Mr Bell’s alternative amendment won backing of 13 other councillors, but fell short of defeating the 15-strong side in favour of the original plan.
Selkirkshire councillor Caroline Penman, who earlier spoke in favour of maintaining the system, told the committee how important CCTV was to businesses, her own shop having been raided by thieves last year.
She told us the Borders had been let down by the council’s decision.
“I am absolutely gutted,” she said. “We have let down the communities within the Borders.
“The majority of them said that they wanted the CCTV maintained, and I feel we have not listened.
“In Selkirk, we are one step ahead and have had a study done on behalf of the Selkirk business improvement districts to install our own network, but I just feel disappointed for the rest of the Borders that the council has not seen this was a priority.”

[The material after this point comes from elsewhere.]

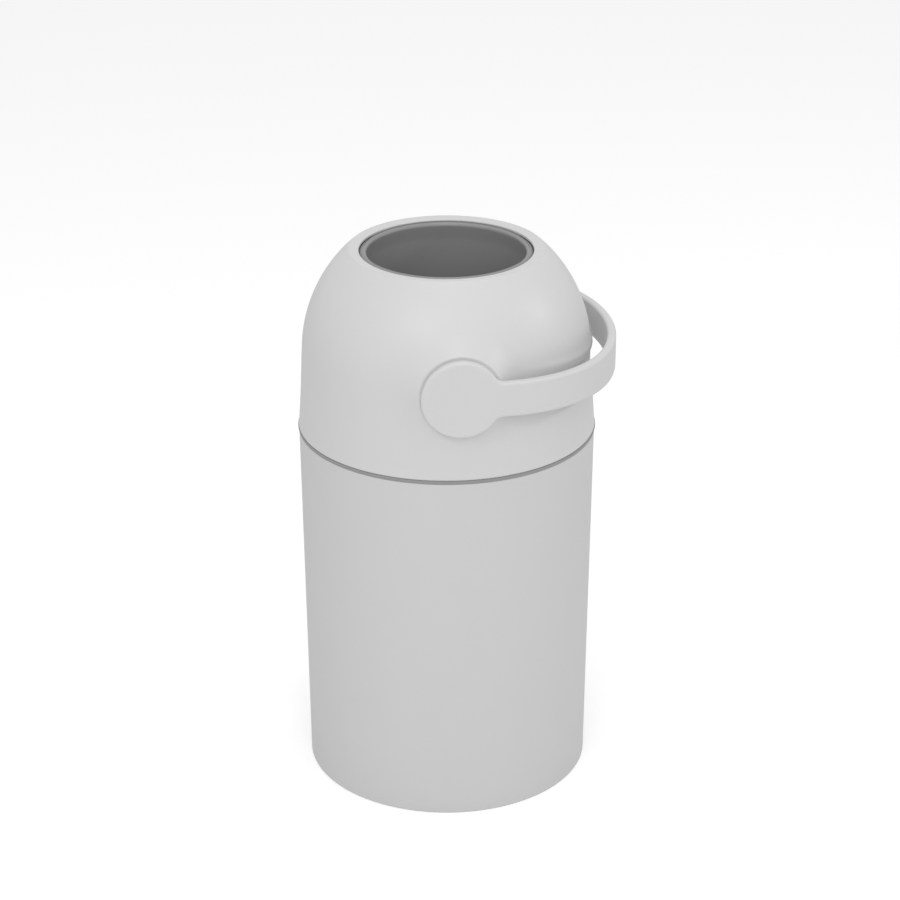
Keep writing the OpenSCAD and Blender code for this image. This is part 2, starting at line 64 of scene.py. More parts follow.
# Seam: the bag ring with its band, and the gasket on it
SEAM_R = 139.95
RING_IN_R, RING_OUT_R = 134.37, 136.37
RING_TOP_Z, RING_LOW_Z = 351.7, 334.5
RING_TOP_EDGE, RING_LOW_EDGE, BAND_LOW_EDGE, BAND_TOP_EDGE = 0.5, 0.6, 0.5, 0.2
GASKET_TOP_Z, GASKET_W, GASKET_BULGE = 353.2, 3.6, 0.35

# Hood
HOOD_Z, HOOD_WALL = 353.2, 2.6
SKIRT_FOOT_R, SKIRT_DRAFT, SKIRT_DIP = 139.9, math.radians(3.35), 0.35
FOOT_EDGE, FOOT_CHAMFER, FOOT_H = 0.7, 0.4, 4
DOME_Z, DOME_R = 424.6, 135.489
LAND_R, LAND_Z, LAND_T, LAND_EDGE = 90.4, 525.521, 2.3, 1.2
OPENING_R, OPENING_Z, OPENING_EDGE, OPENING_STEP = 80.8, 524.121, 1.0, 0.4
THINNING_RUN = 30
BOSS_Y, BOSS_R, BOSS_RUN, BOSS_LEAN, BOSS_BLEND = 140.226, 38.5, 27.0, 10.0, 0.8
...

Mr Scott, vice-chairman of the council’s police, fire and rescue and safer communities board, added afterwards: This decision amounts to a major abrogation of the council’s responsibility to look after the welfare of the people it was voted in to serve.
“Public space CCTV has played a major part in the reduction and prevention of crime and anti-social behaviour as evidenced by the Scottish Government’s national strategy for CCTV.
“Public space CCTV has also been used extensively in the search for vulnerable missing persons, and the detection of serious and organised crime. A survey carried out by Scottish Borders Council showed that an overwhelming majority, over 90% in some responses, of the Borders public believe that public space CCTV is a useful tool in the prevention and detection of crime, and keeping our streets safe, yet these figures were ignored.
“This shocking decision by the ruling administration will leave our communities more vulnerable to instances of crime and anti-social behaviour, the perpetrators safe in the knowledge that their nefarious activities are no longer being captured, and lessening the chances of detection.
“It’s a sad day indeed for the people of the Borders, let down by some councillors who voted to look after their interests.”